Your wood cost is going to be critical. If you never need to move the stuff, you might find some local yocals with portable sawmills who can get you some 8/4 white oak. You can plane this down yourself and have at it. You should be able to get this for under $1/board foot and this will be much less expensive than redwood.

You can use cedar for things which have to be more portable, such as chairs and tables. Investigate some folding designs for the tables, so that they can be made flat and put away in the winter.

Then you've got your box planters and wood ice boxes, storage chests, etc.

You could complement your line with a tile-topped grill cart and look into built-in outdoor kitchens and bars, etc.

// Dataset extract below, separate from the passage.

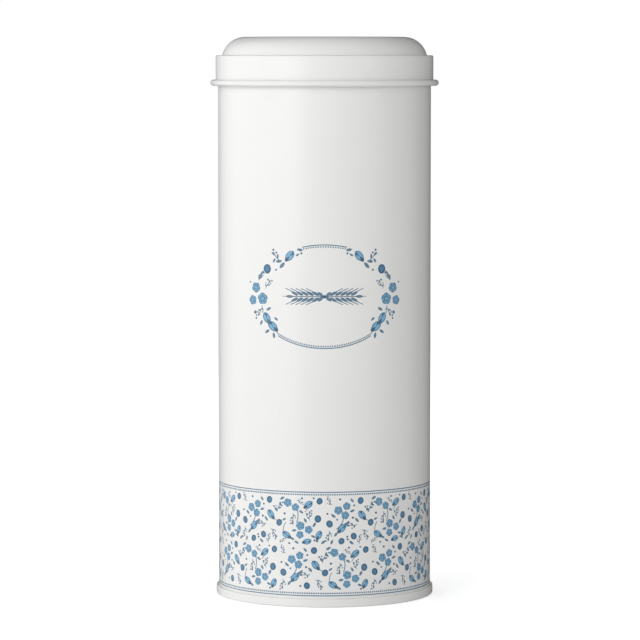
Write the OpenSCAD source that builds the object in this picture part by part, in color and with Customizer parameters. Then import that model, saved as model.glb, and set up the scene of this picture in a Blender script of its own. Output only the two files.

This should keep you busy for a while.

If you don't like this idea, contact a cabinet shop. However, they won't save the money on the sourcing of the lumber and will expect top dollar for their work as well.


----------



## Chris Comeau (Sep 6, 2007)

*wood furniture*

Thanks for the reply!! Yes I am reasonably handy with woodworking and could possibly work on some good outdoor designs during the winter good idea!! I actually have seriously considered making similar pieces to what I see in the magazines as you could produce them for a tenth of what the "Crate and Barrel" rip off stores want!!


----------



## stephen9528 (Feb 27, 2008)

wow!! 
you can try stone furniture, benches, chair and table sets.


----------



## Chris Comeau (Sep 6, 2007)

*Stone furniture*

Stephen,
Thanks for the reply!! Yes actually I am going to be trying some small "seat walls" and benches made into the landscapes retaining walls. I actually attended a seminar on "versa-lok" stone recently and I am excited to try some of their products. Check them out!! They also make fantastic staircases.

Chris


----------



## johndavis709 (Mar 14, 2011)

*RE: Outdoor furniture*

Hi,
I am planning to undergo a complete makeover of my garden..I have removed all the garden furniture..Now I was wondering to be a bit innovative..So please guys put in your suggestions..I wish to put a hanging love seat kind of furniture amidst 2 small pine trees..
How can I do that?


----------



## Robie (Feb 25, 2005)

Chris Comeau said:


> Hey guys just wondering if anyone knows any companies who produce outdoor wood furniture, benches, chair and table sets, that are not crazy expensive! I opened a catalog yesterday and was immediately excited by the products that I could try to sell as part of my landscape designs.....Then I saw the prices. One bench although beautiful runs anywhere between 900 and 1500 dollars!! Ridiculous! Not in my sales market!!


Why not contact a few local craftsmen and see if they are interested? In this economy, it would be great to keep the money local and food on someone elses table.


----------



## Dirtywhiteboy (Oct 15, 2010)

Robie said:


> Why not contact a few local craftsmen and see if they are interested? In this economy, it would be great to keep the money local and food on someone elses table.


Keeping it local is the best:thumbsup:


----------